## Problem details:
Read the records and write them out again exactly.

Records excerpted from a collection
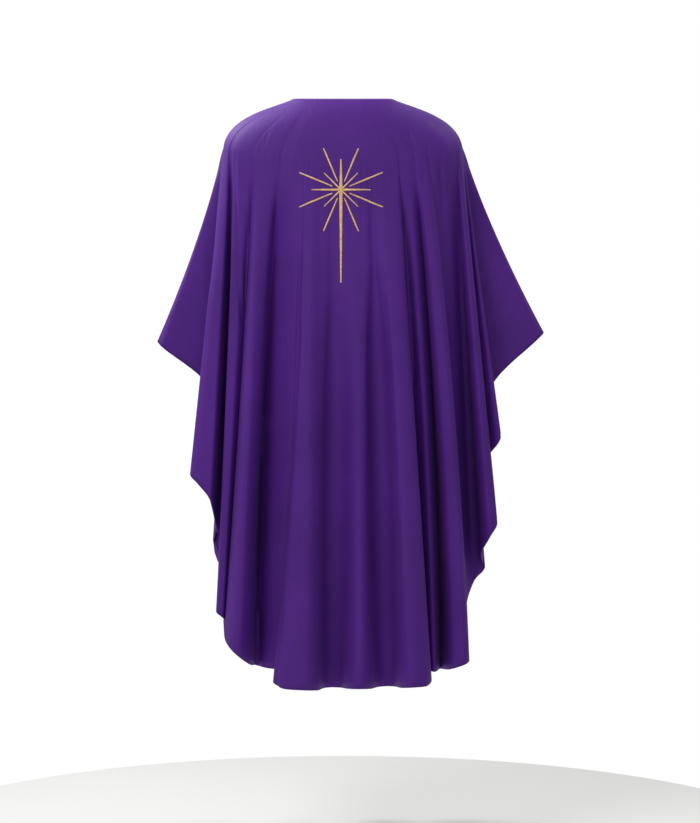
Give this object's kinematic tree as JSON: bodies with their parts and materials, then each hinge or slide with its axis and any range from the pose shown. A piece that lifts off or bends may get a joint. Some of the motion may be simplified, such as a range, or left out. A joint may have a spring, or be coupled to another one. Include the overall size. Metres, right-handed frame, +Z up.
{
  "type": "chasuble",
  "caption": "Full sleeveless vestment hanging in long folds from the shoulders, with a round neck opening, open sides, wide side points and an embroidered star-cross on back and front.",
  "frame": {"origin": "centre of the neck opening on the centre plane, 7 mm below the sides of the neck", "axes": "+X towards the wearer's right, +Y towards the wearer's front, +Z up; the embroidered back faces -Y"},
  "size_m": [0.8683, 0.5148, 1.2871],
  "materials": {
    "outer_cloth": "smooth matte woven polyester, violet",
    "facing_cloth": "the same cloth seen from its wrong side",
    "seam_tape": "narrow twill tape",
    "gold_thread": "metallic gold satin stitch",
    "stabiliser": "white nonwoven backing",
    "label_cloth": "blank woven label"
  },
  "bodies": {
    "root": {"back_embroidery_backing": "stabiliser", "back_neck_facing": "facing_cloth", "back_panel": "outer_cloth", "back_star_arm_left": "gold_thread", "back_star_arm_right": "gold_thread", "back_star_diagonal_lower_left": "gold_thread", "back_star_diagonal_lower_right": "gold_thread", "back_star_diagonal_upper_left": "gold_thread", "back_star_diagonal_upper_right": "gold_thread", "back_star_shallow_ray_lower_left": "gold_thread", "back_star_shallow_ray_lower_right": "gold_thread", "back_star_shallow_ray_upper_left": "gold_thread", "back_star_shallow_ray_upper_right": "gold_thread", "back_star_steep_ray_lower_left": "gold_thread", "back_star_steep_ray_lower_right": "gold_thread", "back_star_steep_ray_upper_left": "gold_thread", "back_star_steep_ray_upper_right": "gold_thread", "back_star_upright": "gold_thread", "back_turned_hem": "facing_cloth", "front_embroidery_backing": "stabiliser", "front_neck_facing": "facing_cloth", "front_panel": "outer_cloth", "front_star_arm_left": "gold_thread", "front_star_arm_right": "gold_thread", "front_star_diagonal_lower_left": "gold_thread", "front_star_diagonal_lower_right": "gold_thread", "front_star_diagonal_upper_left": "gold_thread", "front_star_diagonal_upper_right": "gold_thread", "front_star_shallow_ray_lower_left": "gold_thread", "front_star_shallow_ray_lower_right": "gold_thread", "front_star_shallow_ray_upper_left": "gold_thread", "front_star_shallow_ray_upper_right": "gold_thread", "front_star_steep_ray_lower_left": "gold_thread", "front_star_steep_ray_lower_right": "gold_thread", "front_star_steep_ray_upper_left": "gold_thread", "front_star_steep_ray_upper_right": "gold_thread", "front_star_upright": "gold_thread", "front_turned_hem": "facing_cloth", "neck_label": "label_cloth", "shoulder_seam_tape_left": "seam_tape", "shoulder_seam_tape_right": "seam_tape"}
  },
  "joints": []
}
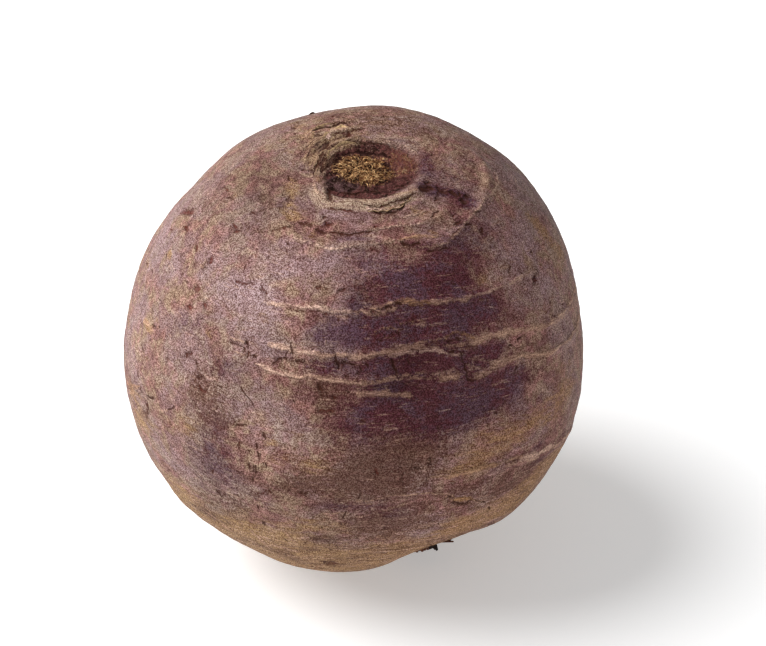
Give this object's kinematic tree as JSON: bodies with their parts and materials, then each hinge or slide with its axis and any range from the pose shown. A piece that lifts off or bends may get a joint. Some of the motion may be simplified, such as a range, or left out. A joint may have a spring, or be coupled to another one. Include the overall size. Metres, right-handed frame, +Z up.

## In response:
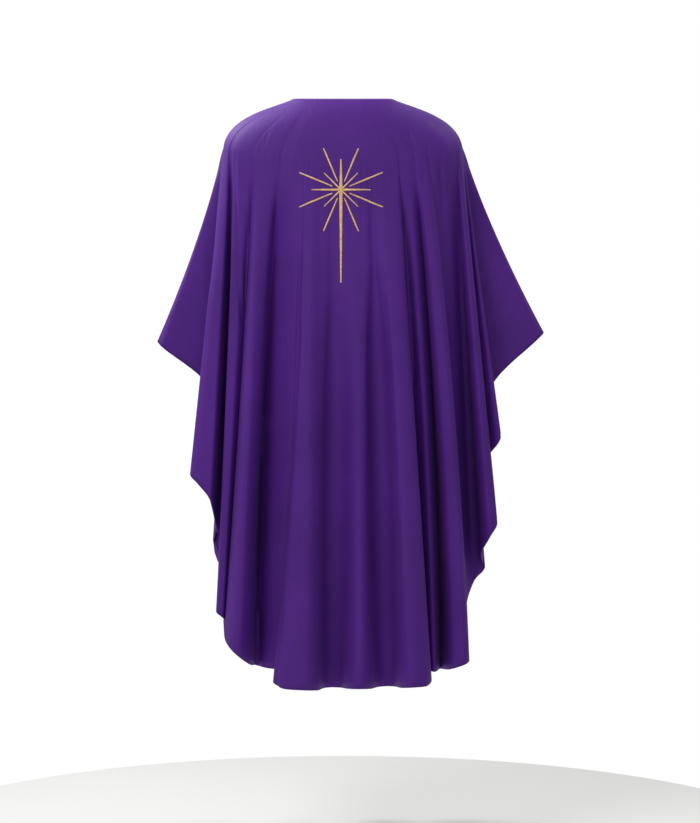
Give this object's kinematic tree as JSON: bodies with their parts and materials, then each hinge or slide with its axis and any range from the pose shown. A piece that lifts off or bends may get a joint. Some of the motion may be simplified, such as a range, or left out. A joint may have a spring, or be coupled to another one. Include the overall size. Metres, right-handed frame, +Z up.
{
  "type": "chasuble",
  "caption": "Full sleeveless vestment hanging in long folds from the shoulders, with a round neck opening, open sides, wide side points and an embroidered star-cross on back and front.",
  "frame": {"origin": "centre of the neck opening on the centre plane, 7 mm below the sides of the neck", "axes": "+X towards the wearer's right, +Y towards the wearer's front, +Z up; the embroidered back faces -Y"},
  "size_m": [0.8683, 0.5148, 1.2871],
  "materials": {
    "outer_cloth": "smooth matte woven polyester, violet",
    "facing_cloth": "the same cloth seen from its wrong side",
    "seam_tape": "narrow twill tape",
    "gold_thread": "metallic gold satin stitch",
    "stabiliser": "white nonwoven backing",
    "label_cloth": "blank woven label"
  },
  "bodies": {
    "root": {"back_embroidery_backing": "stabiliser", "back_neck_facing": "facing_cloth", "back_panel": "outer_cloth", "back_star_arm_left": "gold_thread", "back_star_arm_right": "gold_thread", "back_star_diagonal_lower_left": "gold_thread", "back_star_diagonal_lower_right": "gold_thread", "back_star_diagonal_upper_left": "gold_thread", "back_star_diagonal_upper_right": "gold_thread", "back_star_shallow_ray_lower_left": "gold_thread", "back_star_shallow_ray_lower_right": "gold_thread", "back_star_shallow_ray_upper_left": "gold_thread", "back_star_shallow_ray_upper_right": "gold_thread", "back_star_steep_ray_lower_left": "gold_thread", "back_star_steep_ray_lower_right": "gold_thread", "back_star_steep_ray_upper_left": "gold_thread", "back_star_steep_ray_upper_right": "gold_thread", "back_star_upright": "gold_thread", "back_turned_hem": "facing_cloth", "front_embroidery_backing": "stabiliser", "front_neck_facing": "facing_cloth", "front_panel": "outer_cloth", "front_star_arm_left": "gold_thread", "front_star_arm_right": "gold_thread", "front_star_diagonal_lower_left": "gold_thread", "front_star_diagonal_lower_right": "gold_thread", "front_star_diagonal_upper_left": "gold_thread", "front_star_diagonal_upper_right": "gold_thread", "front_star_shallow_ray_lower_left": "gold_thread", "front_star_shallow_ray_lower_right": "gold_thread", "front_star_shallow_ray_upper_left": "gold_thread", "front_star_shallow_ray_upper_right": "gold_thread", "front_star_steep_ray_lower_left": "gold_thread", "front_star_steep_ray_lower_right": "gold_thread", "front_star_steep_ray_upper_left": "gold_thread", "front_star_steep_ray_upper_right": "gold_thread", "front_star_upright": "gold_thread", "front_turned_hem": "facing_cloth", "neck_label": "label_cloth", "shoulder_seam_tape_left": "seam_tape", "shoulder_seam_tape_right": "seam_tape"}
  },
  "joints": []
}
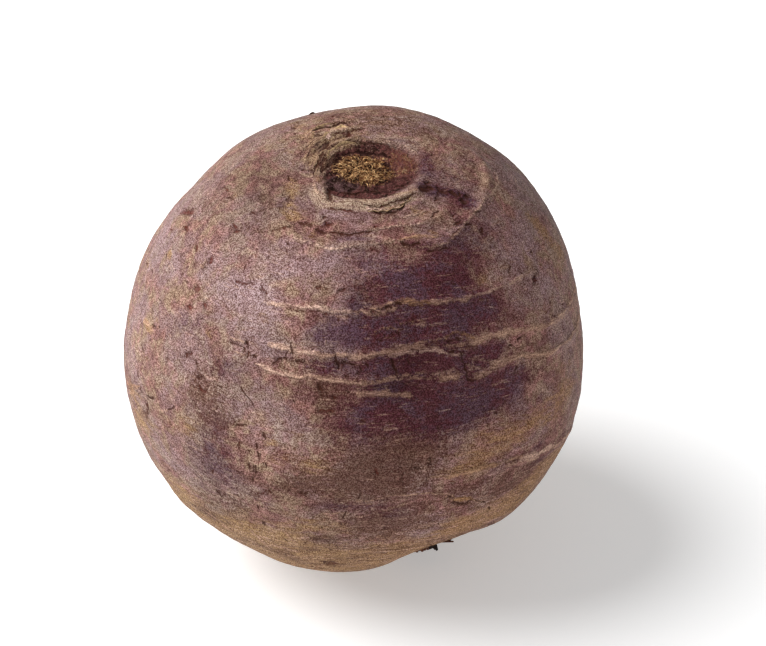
Give this object's kinematic tree as JSON: bodies with their parts and materials, then each hinge or slide with its axis and any range from the pose shown. A piece that lifts off or bends may get a joint. Some of the motion may be simplified, such as a range, or left out. A joint may have a spring, or be coupled to another one. Include the overall size. Metres, right-handed frame, +Z up.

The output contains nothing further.